Reviewers often say this, without meaning it, but in this case Keough's depth and wit ensure that the quotations he provides are themselves worth the price of the book. Perhaps my favorite feature of the book is the comfortable way that Don Keough slips in philosophy, and his obvious love of and knowledge of literature. This book is one of the few written by someone so distinguished that is truly WRITTEN by the cited author. Keough writes with such an energy and personal quality that you know it is all from his fertile mind.
My third hurdle for a great investment of money, but more important in our harried world, time, concerns the enjoyment of reading.
This book is a noteworthy pleasure. So many books on leadership are trite or wooden. so many books by great leaders help you see why they did not become either writers or philosophers. In contrast, this book is one which you will not want to place down, even for dinner. Warren Buffett makes it clear that Don Keough is arguably the greatest keynote speaker in business, but sometimes witty and inspiring speakers cannot bring that off on the written page. Without the benefits of body language, facial expression, tone of voice, physical proximity, etc. it is much harder to be witty in a book.
Keough pulls it off, magnificently.
Finally, it is enjoyable to see the commandments in the negative, vs. the affirmative form. However, it is much more than enjoyble. This unique idea of Keough's makes the reader think more deeply about the commandment. For example, if someone says "take prudent risks", you my say "OK" and forget it.

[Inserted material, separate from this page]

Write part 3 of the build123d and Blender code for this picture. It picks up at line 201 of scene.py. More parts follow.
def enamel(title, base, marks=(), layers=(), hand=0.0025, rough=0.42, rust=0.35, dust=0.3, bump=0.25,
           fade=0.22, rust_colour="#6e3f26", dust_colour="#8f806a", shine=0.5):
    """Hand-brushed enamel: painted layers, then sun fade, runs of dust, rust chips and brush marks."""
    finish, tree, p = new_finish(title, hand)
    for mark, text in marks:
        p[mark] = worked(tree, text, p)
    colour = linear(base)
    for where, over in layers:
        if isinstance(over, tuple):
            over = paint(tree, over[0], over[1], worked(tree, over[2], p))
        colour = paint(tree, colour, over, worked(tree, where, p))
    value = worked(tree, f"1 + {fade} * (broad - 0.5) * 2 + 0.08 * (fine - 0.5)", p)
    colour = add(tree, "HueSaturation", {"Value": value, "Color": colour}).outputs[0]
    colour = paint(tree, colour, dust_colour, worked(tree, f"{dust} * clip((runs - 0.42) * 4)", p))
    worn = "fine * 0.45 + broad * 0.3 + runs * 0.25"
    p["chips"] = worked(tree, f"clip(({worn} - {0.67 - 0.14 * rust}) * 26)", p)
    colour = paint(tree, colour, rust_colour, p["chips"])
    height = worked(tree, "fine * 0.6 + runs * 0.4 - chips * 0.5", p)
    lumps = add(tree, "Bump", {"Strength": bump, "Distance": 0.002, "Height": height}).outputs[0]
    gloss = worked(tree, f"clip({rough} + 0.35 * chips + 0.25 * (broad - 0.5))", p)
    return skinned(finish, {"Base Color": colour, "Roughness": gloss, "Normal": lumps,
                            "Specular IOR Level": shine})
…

If someone illustrates, with witty applications and cases he has been an ultimate insider in, how NOT taking risks can lead you to fail, it helps lock it in your memory. The very act of thinking how and why not to do something, forces you to think more deeply than you would have about what to do, how to do it, and most important why to do it.
I would likely have read a list of ten things to do and said "Nice, I'll try to remember." Keough found a secret formula that makes me think about and actually remember the steps that can lead to success, by showing the failure caused by the alternative.
The bottom line is that this book is a great investment. I'd recommend it: for you, your employees, clients, or just people on your holiday list who you want to assure that you think have a love of learning and a good clean sense of humor.



3 out of 5 stars Fun but basic   September 1, 2008
 0 out of 2 found this review helpful

I enjoyed the book. It's a quick easy read. It's also accurate in the sense that there is not much one can argue with (unlike many business books). But a large factor in my rating of a business book is in how many items I add to my todo list after finishing the book. I added none. I have decades of business experience yet I usually pickup a few actionable ideas from a book. I suspect the utility of this book is inversely proportional to your business experience so if you are just starting or have a few years the book could be very useful.